Mr Tadic arrived in Vukovar on a ferry which crossed the Danube from the Serbian town of Bac.
He was welcomed by Croatian President Ivo Josipovic, and a crowd of around 50 people.
The two men went together to the memorial at Ovcara and laid wreaths at the site of the mass grave.
Mr Tadic said he had come to bow down before the victims to open the way for forgiveness and reconciliation.
"I came here to share words of apology; to express our sympathy; to create the possibility for Serbs and Croats, Serbia and Croatia, to turn a new page in history," he said.
The Croatian president promised that no crimes committed at the time would go unpunished.
"We will finish this process of reconciliation and Serbia and Croatia will be two friendly, neighbouring countries," he said.
They later laid wreaths in the village of Paulin Dvor where 18 Serbs and an ethnic Hungarian were killed by Croatian forces in December 1991.
Croatia has described the event as an attempt to relax relations between the two countries.
But a number of Croatian right-wing parties and war veteran groups have objected to the visit.
Several mothers of people killed in Vukovar attended the wreath-laying ceremony and turned their backs on Boris Tadic as he spoke.
The Hina news agency reported that protests took place in several cities and dozens of members of the right-wing Croatian Party of Rights lit candles in the centre of Zagreb to remember the victims of Vukovar.
More than 1,000 civilians died during the battle for the town.
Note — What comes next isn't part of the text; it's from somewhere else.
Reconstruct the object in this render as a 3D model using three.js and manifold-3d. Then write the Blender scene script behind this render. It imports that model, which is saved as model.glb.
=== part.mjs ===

After it fell, 22,000 non-Serbs were expelled. More than 400 people from the town are still listed as missing.
Earlier this year, the Serbian president went to Bosnia to commemorate more than 8,000 Muslim men and boys killed by Serb forces at Srebrenica in 1995.
Our Balkans correspondent says both presidents are facing their nations' difficult past in an attempt to move towards a stable future, with the aim of membership of the European Union.